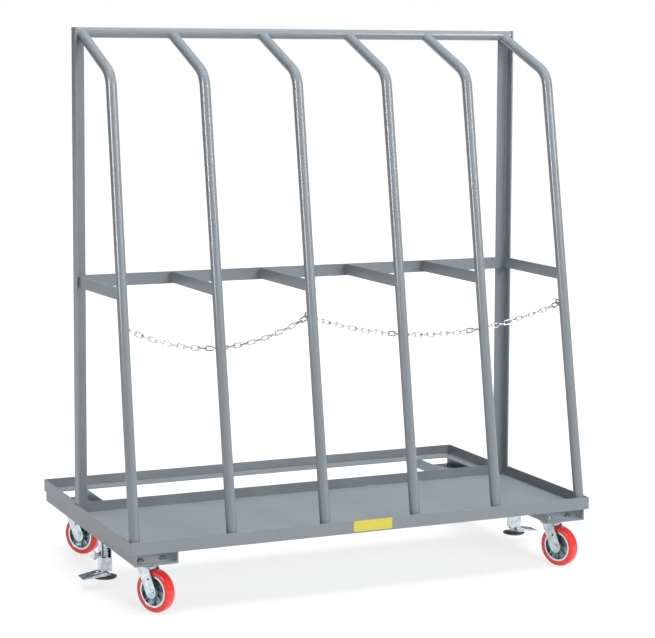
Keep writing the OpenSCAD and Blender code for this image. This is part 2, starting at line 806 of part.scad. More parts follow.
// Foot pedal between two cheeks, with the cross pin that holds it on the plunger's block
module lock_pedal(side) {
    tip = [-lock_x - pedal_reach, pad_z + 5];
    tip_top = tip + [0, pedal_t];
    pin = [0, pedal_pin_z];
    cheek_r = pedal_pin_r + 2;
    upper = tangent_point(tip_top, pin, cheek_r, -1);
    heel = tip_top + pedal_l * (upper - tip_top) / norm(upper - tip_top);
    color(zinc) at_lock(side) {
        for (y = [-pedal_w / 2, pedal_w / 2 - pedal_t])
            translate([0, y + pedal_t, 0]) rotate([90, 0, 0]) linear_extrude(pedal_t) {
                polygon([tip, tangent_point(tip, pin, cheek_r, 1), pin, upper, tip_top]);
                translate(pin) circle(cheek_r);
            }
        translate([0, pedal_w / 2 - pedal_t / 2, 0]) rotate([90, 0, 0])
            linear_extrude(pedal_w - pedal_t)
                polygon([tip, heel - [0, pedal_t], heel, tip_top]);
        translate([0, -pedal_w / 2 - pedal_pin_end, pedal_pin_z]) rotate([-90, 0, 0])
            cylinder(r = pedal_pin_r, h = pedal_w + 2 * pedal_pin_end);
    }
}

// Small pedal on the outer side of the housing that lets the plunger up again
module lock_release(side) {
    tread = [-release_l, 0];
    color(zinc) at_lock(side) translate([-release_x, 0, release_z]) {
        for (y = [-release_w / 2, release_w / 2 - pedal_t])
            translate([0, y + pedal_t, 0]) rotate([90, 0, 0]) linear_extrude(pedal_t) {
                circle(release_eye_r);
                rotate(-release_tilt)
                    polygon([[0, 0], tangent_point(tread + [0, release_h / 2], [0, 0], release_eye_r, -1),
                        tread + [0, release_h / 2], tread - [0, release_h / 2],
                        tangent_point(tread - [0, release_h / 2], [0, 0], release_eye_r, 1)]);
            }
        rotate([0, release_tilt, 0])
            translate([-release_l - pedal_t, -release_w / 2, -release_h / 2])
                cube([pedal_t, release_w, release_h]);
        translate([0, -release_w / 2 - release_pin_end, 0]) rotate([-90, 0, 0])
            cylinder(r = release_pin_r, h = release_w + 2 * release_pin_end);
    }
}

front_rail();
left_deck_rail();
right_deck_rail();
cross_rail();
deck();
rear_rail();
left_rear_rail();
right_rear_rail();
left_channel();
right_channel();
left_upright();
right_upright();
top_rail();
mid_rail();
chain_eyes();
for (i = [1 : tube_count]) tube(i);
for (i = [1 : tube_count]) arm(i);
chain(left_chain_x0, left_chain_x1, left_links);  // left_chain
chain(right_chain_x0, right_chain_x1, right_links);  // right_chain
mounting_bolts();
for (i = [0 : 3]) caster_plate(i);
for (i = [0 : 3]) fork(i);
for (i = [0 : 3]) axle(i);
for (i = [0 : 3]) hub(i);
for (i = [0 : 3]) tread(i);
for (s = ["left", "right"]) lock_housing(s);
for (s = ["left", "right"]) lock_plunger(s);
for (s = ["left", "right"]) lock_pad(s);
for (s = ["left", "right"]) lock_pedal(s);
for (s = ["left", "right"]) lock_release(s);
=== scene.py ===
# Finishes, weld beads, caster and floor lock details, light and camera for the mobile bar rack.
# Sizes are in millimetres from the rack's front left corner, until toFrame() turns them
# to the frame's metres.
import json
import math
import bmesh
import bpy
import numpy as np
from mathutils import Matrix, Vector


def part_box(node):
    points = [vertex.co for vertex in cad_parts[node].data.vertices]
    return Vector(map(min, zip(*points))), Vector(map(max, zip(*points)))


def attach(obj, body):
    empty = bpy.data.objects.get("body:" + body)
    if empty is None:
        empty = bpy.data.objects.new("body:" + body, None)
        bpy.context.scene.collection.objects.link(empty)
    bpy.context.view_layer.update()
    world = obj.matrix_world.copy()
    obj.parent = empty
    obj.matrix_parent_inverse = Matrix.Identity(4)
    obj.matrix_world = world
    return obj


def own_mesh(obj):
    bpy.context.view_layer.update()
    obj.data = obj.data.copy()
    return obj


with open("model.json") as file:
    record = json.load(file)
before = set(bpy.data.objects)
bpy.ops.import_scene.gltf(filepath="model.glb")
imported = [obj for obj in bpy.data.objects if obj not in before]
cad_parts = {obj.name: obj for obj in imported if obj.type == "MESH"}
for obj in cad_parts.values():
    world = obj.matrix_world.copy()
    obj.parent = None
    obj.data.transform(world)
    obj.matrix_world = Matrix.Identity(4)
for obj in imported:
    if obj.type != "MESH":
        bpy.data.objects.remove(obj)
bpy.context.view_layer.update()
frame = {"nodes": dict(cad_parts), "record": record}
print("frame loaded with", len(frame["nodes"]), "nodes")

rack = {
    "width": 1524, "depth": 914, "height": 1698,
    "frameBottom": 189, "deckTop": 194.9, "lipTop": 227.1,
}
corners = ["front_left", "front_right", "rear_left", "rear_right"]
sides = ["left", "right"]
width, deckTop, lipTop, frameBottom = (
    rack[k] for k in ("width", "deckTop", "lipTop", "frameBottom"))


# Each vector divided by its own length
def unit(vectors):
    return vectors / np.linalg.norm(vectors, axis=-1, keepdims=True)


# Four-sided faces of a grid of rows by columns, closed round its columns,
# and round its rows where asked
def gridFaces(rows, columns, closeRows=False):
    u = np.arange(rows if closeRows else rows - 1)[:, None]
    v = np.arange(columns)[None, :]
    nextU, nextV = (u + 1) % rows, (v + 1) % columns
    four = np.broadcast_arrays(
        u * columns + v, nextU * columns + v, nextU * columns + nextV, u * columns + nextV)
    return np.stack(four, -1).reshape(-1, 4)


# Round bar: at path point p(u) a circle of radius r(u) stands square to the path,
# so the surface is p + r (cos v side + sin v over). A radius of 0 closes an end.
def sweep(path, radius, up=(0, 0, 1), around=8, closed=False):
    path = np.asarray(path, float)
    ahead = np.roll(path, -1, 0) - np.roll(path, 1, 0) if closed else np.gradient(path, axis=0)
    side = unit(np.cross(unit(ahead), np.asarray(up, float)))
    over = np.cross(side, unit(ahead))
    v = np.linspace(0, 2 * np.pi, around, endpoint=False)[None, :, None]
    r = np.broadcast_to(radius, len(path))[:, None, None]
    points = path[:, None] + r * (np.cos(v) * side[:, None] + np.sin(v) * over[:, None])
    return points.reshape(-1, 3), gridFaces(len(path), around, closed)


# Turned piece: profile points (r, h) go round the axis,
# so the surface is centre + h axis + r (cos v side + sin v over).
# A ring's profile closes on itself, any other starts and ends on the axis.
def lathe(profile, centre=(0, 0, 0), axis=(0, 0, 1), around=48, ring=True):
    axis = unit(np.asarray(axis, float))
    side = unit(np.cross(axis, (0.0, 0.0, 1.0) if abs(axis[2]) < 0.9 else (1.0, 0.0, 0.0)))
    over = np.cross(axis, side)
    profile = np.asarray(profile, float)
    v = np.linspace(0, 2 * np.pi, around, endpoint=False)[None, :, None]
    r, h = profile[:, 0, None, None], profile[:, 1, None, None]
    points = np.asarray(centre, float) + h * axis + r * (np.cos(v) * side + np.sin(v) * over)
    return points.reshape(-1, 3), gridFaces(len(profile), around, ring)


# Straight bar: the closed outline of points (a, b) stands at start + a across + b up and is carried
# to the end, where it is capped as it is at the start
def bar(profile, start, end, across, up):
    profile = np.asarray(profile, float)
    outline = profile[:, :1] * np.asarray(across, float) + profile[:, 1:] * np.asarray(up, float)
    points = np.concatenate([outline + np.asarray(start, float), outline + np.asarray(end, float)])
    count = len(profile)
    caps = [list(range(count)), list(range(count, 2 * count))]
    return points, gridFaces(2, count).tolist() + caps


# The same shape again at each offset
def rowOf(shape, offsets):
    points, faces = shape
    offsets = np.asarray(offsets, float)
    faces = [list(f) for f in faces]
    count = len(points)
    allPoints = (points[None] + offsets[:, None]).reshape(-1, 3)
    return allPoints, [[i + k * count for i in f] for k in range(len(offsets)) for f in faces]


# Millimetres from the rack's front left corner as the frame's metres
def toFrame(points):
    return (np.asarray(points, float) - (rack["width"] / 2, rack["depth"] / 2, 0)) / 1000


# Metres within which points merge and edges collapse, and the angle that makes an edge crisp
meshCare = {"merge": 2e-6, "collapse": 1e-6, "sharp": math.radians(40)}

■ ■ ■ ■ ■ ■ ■

**WORK TO DO**
Return, unchanged, the run of lines above that opens with the line containing "front_rail();" and closes with the line containing "before = set(bpy.data.objects)". Include both.

**FULL SOLUTION**
front_rail();
left_deck_rail();
right_deck_rail();
cross_rail();
deck();
rear_rail();
left_rear_rail();
right_rear_rail();
left_channel();
right_channel();
left_upright();
right_upright();
top_rail();
mid_rail();
chain_eyes();
for (i = [1 : tube_count]) tube(i);
for (i = [1 : tube_count]) arm(i);
chain(left_chain_x0, left_chain_x1, left_links);  // left_chain
chain(right_chain_x0, right_chain_x1, right_links);  // right_chain
mounting_bolts();
for (i = [0 : 3]) caster_plate(i);
for (i = [0 : 3]) fork(i);
for (i = [0 : 3]) axle(i);
for (i = [0 : 3]) hub(i);
for (i = [0 : 3]) tread(i);
for (s = ["left", "right"]) lock_housing(s);
for (s = ["left", "right"]) lock_plunger(s);
for (s = ["left", "right"]) lock_pad(s);
for (s = ["left", "right"]) lock_pedal(s);
for (s = ["left", "right"]) lock_release(s);
=== scene.py ===
# Finishes, weld beads, caster and floor lock details, light and camera for the mobile bar rack.
# Sizes are in millimetres from the rack's front left corner, until toFrame() turns them
# to the frame's metres.
import json
import math
import bmesh
import bpy
import numpy as np
from mathutils import Matrix, Vector


def part_box(node):
    points = [vertex.co for vertex in cad_parts[node].data.vertices]
    return Vector(map(min, zip(*points))), Vector(map(max, zip(*points)))


def attach(obj, body):
    empty = bpy.data.objects.get("body:" + body)
    if empty is None:
        empty = bpy.data.objects.new("body:" + body, None)
        bpy.context.scene.collection.objects.link(empty)
    bpy.context.view_layer.update()
    world = obj.matrix_world.copy()
    obj.parent = empty
    obj.matrix_parent_inverse = Matrix.Identity(4)
    obj.matrix_world = world
    return obj


def own_mesh(obj):
    bpy.context.view_layer.update()
    obj.data = obj.data.copy()
    return obj


with open("model.json") as file:
    record = json.load(file)
before = set(bpy.data.objects)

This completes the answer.